I was going to create the C++ IDE Vim extendable plugin. It is not a problem to make one which will satisfy my own needs.
This plugin was going to work with workspaces, projects and its dependencies.
This is for unix like system with gcc as c++ compiler.
So my question is what is the most important things you'd need from an IDE? Please take in account that this is Vim, where almost all, almost, is possible.
How often do you manage different workspaces with projects inside them and their relationships between them? What is the most annoying things in this process.
Is is necessary to recreate "project" from the Makefile?
Reason to create this plugin:
With a bunch of plugins and self written ones we can simulate most of things. It is ok when we work on a one big "infinitive" project.
Good when we already have a makefile or jam file. Bad when we have to create our owns, mostly by copy and paste existing.
All ctags and cscope related things have to know about list of a real project files. And we create such ones. This <project#get_list_of_files()> and many similar could be a good project api function to cooperate with an existing and the future plugins. Cooperation with an existing makefiles can help to find out the list of the real project files and the executable name. With plugin system inside the plugin there can be different project templates.
Above are some reasons why I will start the job. I'd like to hear your one.
There are multiple problems. Most of them are already solved by independent and generic plugins.
Given a set of files in a same directory, each file can be the unique file of a project -- I always have a tests/ directory where I host pet projects, or where I test the behaviour of the compiler. On the opposite, the files from a set of directories can be part of a same and very big project.
In the end, what really defines a project is a (leaf) "makefile" -- And why restrict ourselves to makefiles, what about scons, autotools, ant, (b)jam, aap? And BTW, Sun-Makefiles or GNU-Makefiles ?
Moreover, I don't see any point in having vim know the exact files in the current project. And even so, the well known project.vim plugin already does the job. Personally I use a local_vimrc plugin (I'm maintaining one, and I've seen two others on SF). With this plugin, I just have to drop a _vimrc_local.vim file in a directory, and what is defined in it (:mappings, :functions, variables, :commands, :settings, ...) will apply to each file under the directory -- I work on a big project having a dozen of subcomponents, each component live in its own directory, has its own makefile (not even named Makefile, nor with a name of the directory)
Every time we want to do something complex (refactorings like rename-function, rename-variable, generate-switch-from-current-variable-which-is-an-enum, ...), we need vim to have an understanding of C++. Most of the existing plugins rely on ctags.
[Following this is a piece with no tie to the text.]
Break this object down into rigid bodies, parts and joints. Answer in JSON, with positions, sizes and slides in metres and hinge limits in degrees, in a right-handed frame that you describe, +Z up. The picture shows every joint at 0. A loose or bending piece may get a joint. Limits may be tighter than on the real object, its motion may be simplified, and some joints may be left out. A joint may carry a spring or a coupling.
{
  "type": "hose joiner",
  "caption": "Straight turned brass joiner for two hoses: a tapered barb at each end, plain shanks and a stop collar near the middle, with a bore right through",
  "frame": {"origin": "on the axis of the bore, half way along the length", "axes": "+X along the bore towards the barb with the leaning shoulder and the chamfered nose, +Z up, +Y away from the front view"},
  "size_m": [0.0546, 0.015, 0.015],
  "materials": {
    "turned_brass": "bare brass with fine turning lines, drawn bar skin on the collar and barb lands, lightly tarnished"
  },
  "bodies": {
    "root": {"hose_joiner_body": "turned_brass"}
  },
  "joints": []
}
Unfortunately, ctags comprehension of C++ is quite limited -- I have already written a few advanced things, but I'm often stopped by the poor information provided by ctags. cscope is no better. Eventually, I think we will have to integrate an advanced tool like elsa/pork/ionk/deshydrata/....
NB: That's where, now, I concentrate most of my efforts.
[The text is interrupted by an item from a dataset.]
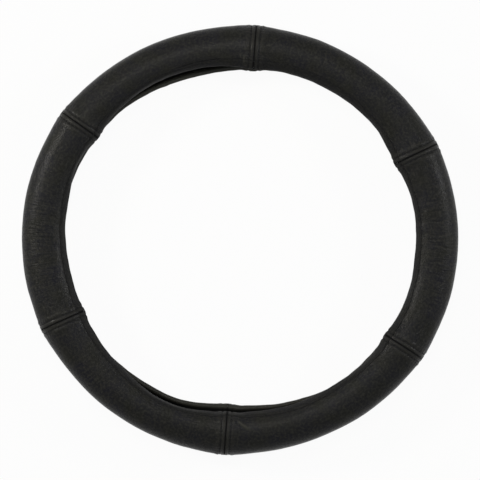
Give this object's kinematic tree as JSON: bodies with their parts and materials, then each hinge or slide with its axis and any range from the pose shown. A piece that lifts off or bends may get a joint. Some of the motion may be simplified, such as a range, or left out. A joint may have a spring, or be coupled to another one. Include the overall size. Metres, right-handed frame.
{
  "type": "steering wheel cover",
  "caption": "Slip-on steering wheel cover: sewn leather panels round a rubber ring with a C-shaped section, open towards the middle of the wheel.",
  "frame": {"origin": "under the middle of the cover's box, on the plane of the back face that it lies on", "axes": "+Z out of the front of the wheel, along the ring's axis; +Y towards the top of the wheel; +X to the right as seen from the front"},
  "size_m": [0.3904, 0.385, 0.037],
  "materials": {
    "leather": "black grained leather, satin",
    "rubber": "matte black moulded rubber",
    "thread": "black bonded sewing thread"
  },
  "bodies": {
    "root": {"inner_ring": "rubber", "hem_thread_front": "thread", "hem_thread_back": "thread", "leather_panel_1": "leather", "seam_thread_1": "thread", "top_thread_1_before": "thread", "top_thread_1_after": "thread", "leather_panel_2": "leather", "seam_thread_2": "thread", "top_thread_2_before": "thread", "top_thread_2_after": "thread", "leather_panel_3": "leather", "seam_thread_3": "thread", "top_thread_3_before": "thread", "top_thread_3_after": "thread", "leather_panel_4": "leather", "seam_thread_4": "thread", "top_thread_4_before": "thread", "top_thread_4_after": "thread", "leather_panel_5": "leather", "seam_thread_5": "thread", "top_thread_5_before": "thread", "top_thread_5_after": "thread", "leather_panel_6": "leather", "seam_thread_6": "thread", "top_thread_6_before": "thread", "top_thread_6_after": "thread"}
  },
  "joints": []
}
I don't known how difficult it is to jump to the doxygen definition associated to a current token. The first difficulty is to understand what the cursor is on (I guess omnicppcomplete has already done a lot of work in this direction). The second difficulty will be to understand how doxygen generate the page name for each symbol from the code.
Opening vim at the right line of code from a doxygen page should be simple with a greasemonkey plugin.
There is the pyclewn project for those that run vim under linux, and with gdb as debugger. Unfortunately, it does not support other debuggers like dbx.
- When I run or debug my compiled program, I'd like the option of having a dialog pop up which asks me for the command line parameters. It should remember the last 20 or so parameters I used for the project. I do not want to have to edit the project properties for this.
My BuildToolsWrapper plugin has a
g:BTW_run_parameters option (easily overridden with project/local_vimrc solutions). Adding a mapping to ask the arguments to use is really simple. (see :h inputdialog())
- work with source control system
There already exist several plugins addressing this issue. This has nothing to do with C++, and it must not be addressed by a C++ suite.